(Entries with model source code)
>>>>>
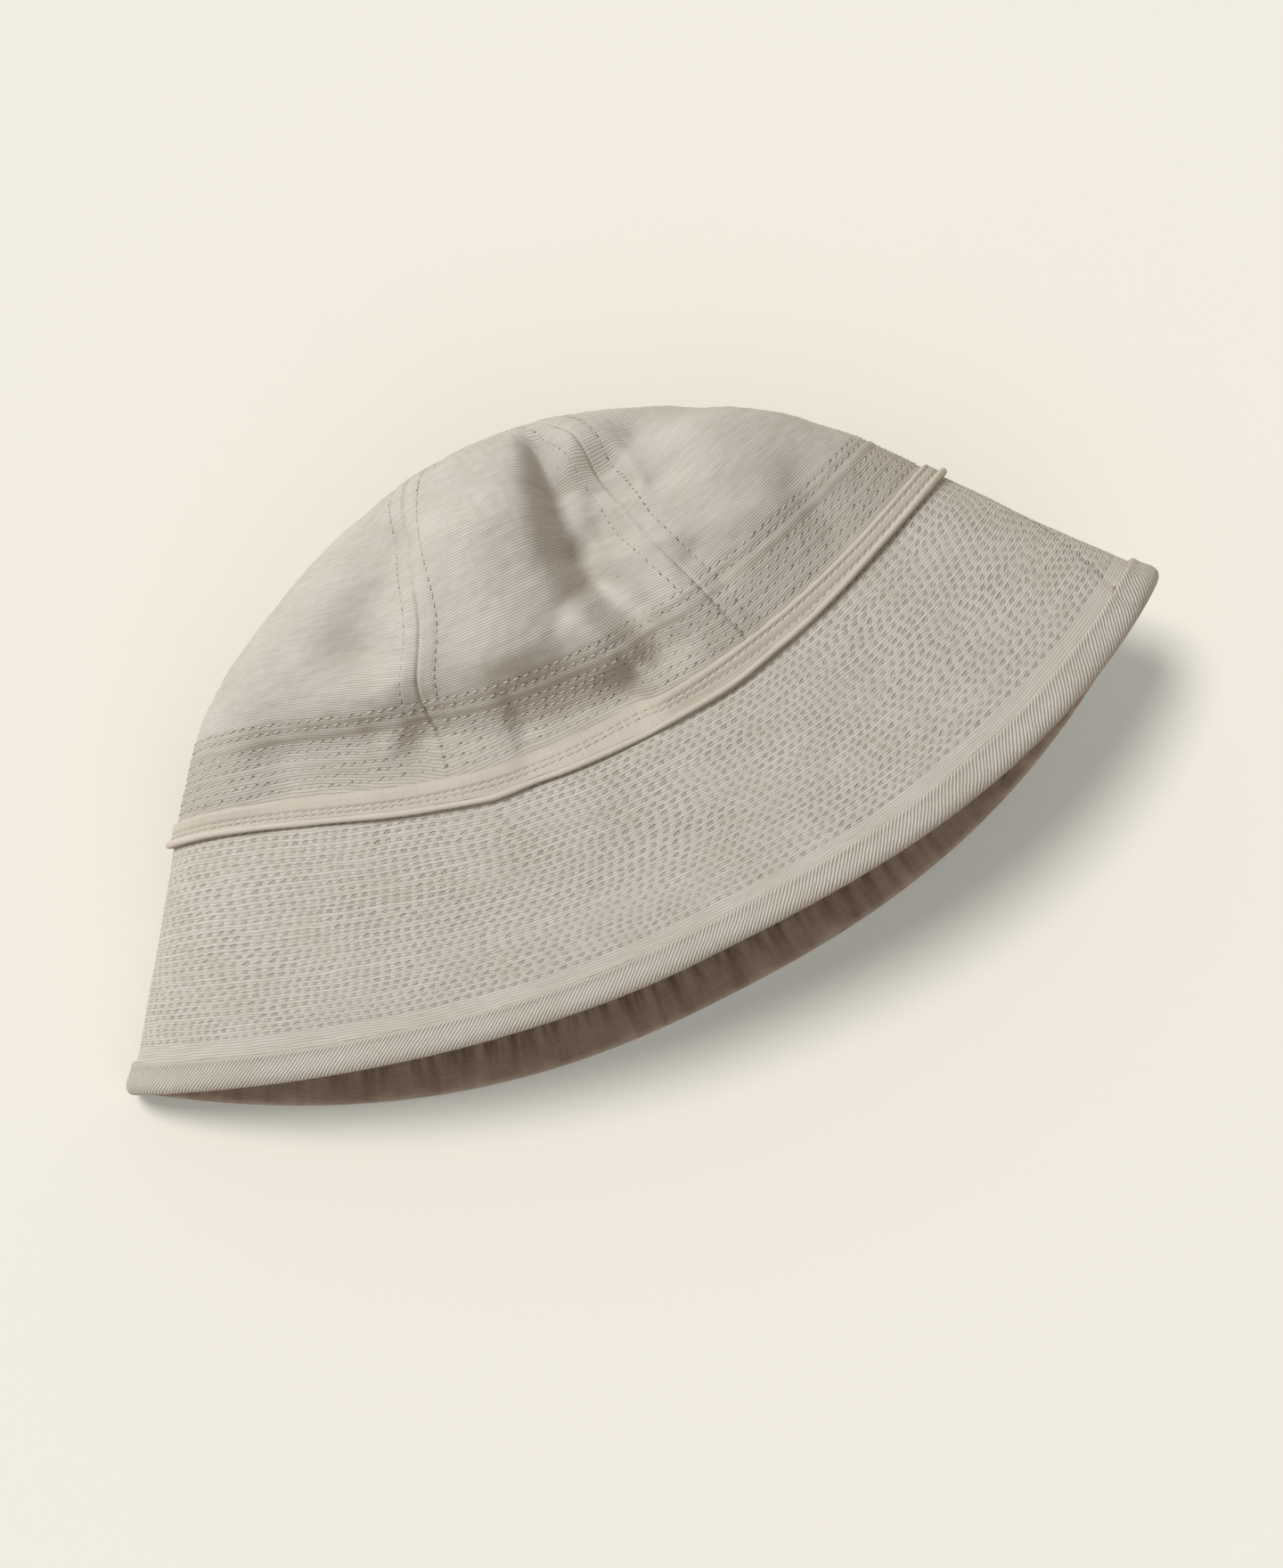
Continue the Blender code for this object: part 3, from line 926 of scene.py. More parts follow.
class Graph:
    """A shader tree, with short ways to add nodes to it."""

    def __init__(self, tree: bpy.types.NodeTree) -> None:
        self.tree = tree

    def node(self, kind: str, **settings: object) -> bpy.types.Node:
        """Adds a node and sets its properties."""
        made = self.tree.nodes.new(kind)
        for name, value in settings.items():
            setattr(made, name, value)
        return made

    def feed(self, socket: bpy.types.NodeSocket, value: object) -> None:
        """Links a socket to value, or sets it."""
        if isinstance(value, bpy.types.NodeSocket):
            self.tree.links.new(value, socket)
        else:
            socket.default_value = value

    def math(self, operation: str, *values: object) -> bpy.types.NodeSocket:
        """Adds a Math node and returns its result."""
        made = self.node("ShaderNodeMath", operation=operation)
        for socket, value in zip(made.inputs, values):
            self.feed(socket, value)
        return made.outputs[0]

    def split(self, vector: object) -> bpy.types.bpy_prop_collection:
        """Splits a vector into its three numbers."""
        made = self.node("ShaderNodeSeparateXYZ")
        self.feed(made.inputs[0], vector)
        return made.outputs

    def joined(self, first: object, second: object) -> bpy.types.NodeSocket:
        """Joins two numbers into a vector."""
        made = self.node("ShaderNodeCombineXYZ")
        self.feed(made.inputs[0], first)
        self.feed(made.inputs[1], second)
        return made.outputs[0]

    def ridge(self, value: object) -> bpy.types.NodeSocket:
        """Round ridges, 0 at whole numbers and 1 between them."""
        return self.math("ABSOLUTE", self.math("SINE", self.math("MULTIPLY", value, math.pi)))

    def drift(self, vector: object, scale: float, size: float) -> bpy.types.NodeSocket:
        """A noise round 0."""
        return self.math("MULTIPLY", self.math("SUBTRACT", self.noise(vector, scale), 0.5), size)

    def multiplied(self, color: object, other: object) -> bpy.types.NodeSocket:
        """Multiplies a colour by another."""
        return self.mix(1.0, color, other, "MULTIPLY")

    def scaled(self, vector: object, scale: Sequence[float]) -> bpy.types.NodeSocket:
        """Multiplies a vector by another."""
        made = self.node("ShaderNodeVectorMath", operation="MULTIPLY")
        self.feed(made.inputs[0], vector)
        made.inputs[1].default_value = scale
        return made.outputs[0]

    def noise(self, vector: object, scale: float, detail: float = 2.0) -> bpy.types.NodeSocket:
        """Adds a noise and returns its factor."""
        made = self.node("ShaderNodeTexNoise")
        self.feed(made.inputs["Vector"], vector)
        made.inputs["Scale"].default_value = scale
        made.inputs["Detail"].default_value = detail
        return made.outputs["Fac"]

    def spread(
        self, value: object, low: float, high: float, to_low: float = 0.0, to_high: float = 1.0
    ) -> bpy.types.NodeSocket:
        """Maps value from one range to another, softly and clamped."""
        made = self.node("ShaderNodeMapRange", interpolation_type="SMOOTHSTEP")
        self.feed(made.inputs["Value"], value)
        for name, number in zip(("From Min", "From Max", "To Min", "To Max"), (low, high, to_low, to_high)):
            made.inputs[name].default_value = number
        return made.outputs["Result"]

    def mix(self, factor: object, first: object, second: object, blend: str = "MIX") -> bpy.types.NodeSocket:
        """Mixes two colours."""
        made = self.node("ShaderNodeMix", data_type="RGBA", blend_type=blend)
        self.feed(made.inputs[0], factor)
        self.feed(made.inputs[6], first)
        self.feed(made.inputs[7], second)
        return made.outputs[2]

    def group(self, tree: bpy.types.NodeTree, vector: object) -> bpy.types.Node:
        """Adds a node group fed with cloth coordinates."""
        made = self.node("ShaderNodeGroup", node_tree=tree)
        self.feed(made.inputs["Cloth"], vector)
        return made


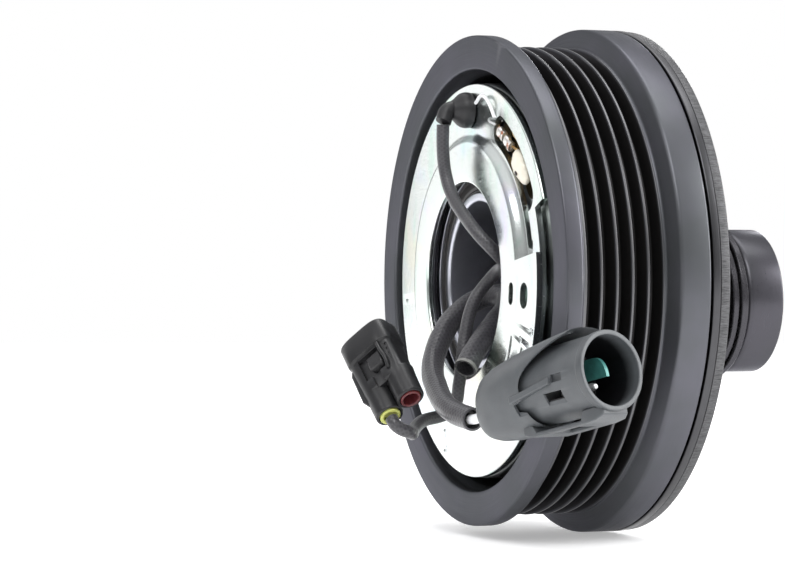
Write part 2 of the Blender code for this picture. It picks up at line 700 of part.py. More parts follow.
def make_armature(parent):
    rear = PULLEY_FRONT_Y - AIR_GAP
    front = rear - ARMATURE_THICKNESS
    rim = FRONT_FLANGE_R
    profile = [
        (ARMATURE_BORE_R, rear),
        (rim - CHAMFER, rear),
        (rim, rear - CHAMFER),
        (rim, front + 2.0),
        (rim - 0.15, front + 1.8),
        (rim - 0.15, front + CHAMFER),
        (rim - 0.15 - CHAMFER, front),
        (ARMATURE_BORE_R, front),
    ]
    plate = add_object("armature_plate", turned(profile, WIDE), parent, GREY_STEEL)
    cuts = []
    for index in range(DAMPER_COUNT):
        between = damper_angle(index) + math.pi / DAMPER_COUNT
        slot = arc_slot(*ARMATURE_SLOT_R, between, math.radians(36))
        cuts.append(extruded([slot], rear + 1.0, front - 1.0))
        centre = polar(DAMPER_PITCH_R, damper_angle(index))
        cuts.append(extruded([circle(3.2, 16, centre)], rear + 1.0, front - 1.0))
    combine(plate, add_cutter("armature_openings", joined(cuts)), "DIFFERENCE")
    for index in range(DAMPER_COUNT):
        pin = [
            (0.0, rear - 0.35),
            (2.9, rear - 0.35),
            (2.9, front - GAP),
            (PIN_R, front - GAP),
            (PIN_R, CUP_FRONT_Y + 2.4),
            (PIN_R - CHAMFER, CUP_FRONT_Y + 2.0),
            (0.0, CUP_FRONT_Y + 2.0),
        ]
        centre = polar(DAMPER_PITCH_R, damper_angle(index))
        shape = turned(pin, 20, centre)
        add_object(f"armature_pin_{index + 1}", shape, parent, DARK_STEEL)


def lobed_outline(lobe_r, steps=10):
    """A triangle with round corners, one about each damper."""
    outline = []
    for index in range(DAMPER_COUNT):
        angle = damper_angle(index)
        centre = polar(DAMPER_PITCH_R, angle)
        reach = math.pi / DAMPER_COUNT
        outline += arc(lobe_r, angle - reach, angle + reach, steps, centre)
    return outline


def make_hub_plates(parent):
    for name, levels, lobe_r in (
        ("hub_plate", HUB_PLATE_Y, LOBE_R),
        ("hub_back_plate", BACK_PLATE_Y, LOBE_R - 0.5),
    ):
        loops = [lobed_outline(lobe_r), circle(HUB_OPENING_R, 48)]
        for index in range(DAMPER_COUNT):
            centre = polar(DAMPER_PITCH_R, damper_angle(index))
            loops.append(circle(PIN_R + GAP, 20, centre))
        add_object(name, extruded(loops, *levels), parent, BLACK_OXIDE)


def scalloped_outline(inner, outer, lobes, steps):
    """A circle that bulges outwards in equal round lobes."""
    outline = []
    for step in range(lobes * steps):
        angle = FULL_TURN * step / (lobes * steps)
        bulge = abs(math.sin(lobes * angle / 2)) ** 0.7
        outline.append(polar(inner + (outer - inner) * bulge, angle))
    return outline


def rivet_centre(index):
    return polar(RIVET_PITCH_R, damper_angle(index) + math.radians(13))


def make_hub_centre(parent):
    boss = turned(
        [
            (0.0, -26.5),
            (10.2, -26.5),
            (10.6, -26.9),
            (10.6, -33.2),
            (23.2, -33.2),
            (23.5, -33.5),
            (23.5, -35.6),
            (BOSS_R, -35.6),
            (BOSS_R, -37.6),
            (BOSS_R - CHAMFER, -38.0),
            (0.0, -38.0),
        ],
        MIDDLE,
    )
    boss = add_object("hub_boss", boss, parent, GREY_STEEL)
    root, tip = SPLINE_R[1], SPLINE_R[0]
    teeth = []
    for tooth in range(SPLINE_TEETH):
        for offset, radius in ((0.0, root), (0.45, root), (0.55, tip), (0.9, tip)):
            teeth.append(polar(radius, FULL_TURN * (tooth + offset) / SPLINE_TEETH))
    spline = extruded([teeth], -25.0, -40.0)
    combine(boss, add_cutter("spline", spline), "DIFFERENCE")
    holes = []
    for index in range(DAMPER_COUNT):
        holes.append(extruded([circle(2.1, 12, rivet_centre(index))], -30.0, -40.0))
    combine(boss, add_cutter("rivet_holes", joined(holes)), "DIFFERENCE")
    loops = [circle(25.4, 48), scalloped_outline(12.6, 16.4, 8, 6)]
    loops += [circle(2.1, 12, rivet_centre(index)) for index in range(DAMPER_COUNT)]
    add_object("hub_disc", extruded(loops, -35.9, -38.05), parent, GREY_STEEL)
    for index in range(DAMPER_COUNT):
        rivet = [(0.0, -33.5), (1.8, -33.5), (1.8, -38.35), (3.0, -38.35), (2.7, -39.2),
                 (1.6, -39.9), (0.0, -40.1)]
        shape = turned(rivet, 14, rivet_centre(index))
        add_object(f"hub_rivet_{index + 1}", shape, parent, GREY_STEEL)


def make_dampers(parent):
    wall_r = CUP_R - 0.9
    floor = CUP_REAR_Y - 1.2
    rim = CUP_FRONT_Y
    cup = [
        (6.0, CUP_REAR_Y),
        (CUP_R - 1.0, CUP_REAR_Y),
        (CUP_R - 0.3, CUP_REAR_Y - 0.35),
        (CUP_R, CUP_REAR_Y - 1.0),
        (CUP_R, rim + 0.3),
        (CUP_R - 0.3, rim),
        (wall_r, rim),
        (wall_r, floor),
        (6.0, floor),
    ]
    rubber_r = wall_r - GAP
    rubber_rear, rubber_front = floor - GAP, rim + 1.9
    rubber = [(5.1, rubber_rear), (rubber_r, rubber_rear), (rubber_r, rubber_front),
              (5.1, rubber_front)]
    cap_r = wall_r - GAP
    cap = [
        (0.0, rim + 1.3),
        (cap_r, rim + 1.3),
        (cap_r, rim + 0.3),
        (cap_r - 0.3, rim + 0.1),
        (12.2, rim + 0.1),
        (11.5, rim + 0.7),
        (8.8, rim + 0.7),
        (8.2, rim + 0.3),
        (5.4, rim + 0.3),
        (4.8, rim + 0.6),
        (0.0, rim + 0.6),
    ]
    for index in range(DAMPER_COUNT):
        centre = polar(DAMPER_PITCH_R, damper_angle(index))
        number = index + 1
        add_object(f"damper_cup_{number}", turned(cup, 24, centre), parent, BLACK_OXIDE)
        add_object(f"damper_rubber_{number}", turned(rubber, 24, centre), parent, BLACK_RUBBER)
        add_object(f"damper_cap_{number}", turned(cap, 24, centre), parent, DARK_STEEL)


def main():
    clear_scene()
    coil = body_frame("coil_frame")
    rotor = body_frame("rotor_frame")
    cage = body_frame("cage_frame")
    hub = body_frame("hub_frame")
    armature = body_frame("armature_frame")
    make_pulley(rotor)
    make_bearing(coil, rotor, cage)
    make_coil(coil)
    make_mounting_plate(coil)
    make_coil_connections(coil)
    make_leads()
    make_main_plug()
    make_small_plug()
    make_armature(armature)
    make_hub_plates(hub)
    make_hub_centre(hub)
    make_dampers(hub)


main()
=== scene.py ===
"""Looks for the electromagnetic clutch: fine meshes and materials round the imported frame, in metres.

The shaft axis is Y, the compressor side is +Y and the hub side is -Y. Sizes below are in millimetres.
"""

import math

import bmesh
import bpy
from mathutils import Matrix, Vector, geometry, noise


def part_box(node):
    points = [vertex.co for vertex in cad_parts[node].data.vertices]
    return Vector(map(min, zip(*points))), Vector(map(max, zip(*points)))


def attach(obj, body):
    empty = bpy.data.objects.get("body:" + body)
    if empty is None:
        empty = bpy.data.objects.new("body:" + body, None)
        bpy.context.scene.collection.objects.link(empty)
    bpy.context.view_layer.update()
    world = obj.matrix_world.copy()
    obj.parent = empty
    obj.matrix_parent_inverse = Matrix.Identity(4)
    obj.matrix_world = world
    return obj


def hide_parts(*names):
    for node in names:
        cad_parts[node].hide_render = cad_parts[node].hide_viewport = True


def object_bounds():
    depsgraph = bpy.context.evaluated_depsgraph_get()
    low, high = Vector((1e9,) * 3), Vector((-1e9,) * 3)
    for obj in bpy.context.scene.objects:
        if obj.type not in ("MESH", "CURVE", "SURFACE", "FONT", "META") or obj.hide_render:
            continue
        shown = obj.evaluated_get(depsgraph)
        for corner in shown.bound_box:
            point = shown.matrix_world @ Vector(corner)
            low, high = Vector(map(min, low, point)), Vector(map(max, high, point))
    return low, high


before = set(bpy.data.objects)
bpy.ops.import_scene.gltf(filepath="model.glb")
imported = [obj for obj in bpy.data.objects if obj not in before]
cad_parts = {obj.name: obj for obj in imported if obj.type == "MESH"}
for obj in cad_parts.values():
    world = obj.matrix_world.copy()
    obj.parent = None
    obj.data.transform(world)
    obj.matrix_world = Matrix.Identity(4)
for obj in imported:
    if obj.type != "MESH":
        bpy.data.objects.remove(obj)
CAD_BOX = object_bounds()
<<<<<
* [BRIEF] Exactly and only the lines from the line that contains "make_bearing(coil, rotor, cage)" through the line that contains "bpy.context.scene.collection.objects.link(empty)" are to be repeated as they stand.

* [OUTPUT OF THE TASK]
    make_bearing(coil, rotor, cage)
    make_coil(coil)
    make_mounting_plate(coil)
    make_coil_connections(coil)
    make_leads()
    make_main_plug()
    make_small_plug()
    make_armature(armature)
    make_hub_plates(hub)
    make_hub_centre(hub)
    make_dampers(hub)


main()
=== scene.py ===
"""Looks for the electromagnetic clutch: fine meshes and materials round the imported frame, in metres.

The shaft axis is Y, the compressor side is +Y and the hub side is -Y. Sizes below are in millimetres.
"""

import math

import bmesh
import bpy
from mathutils import Matrix, Vector, geometry, noise


def part_box(node):
    points = [vertex.co for vertex in cad_parts[node].data.vertices]
    return Vector(map(min, zip(*points))), Vector(map(max, zip(*points)))


def attach(obj, body):
    empty = bpy.data.objects.get("body:" + body)
    if empty is None:
        empty = bpy.data.objects.new("body:" + body, None)
        bpy.context.scene.collection.objects.link(empty)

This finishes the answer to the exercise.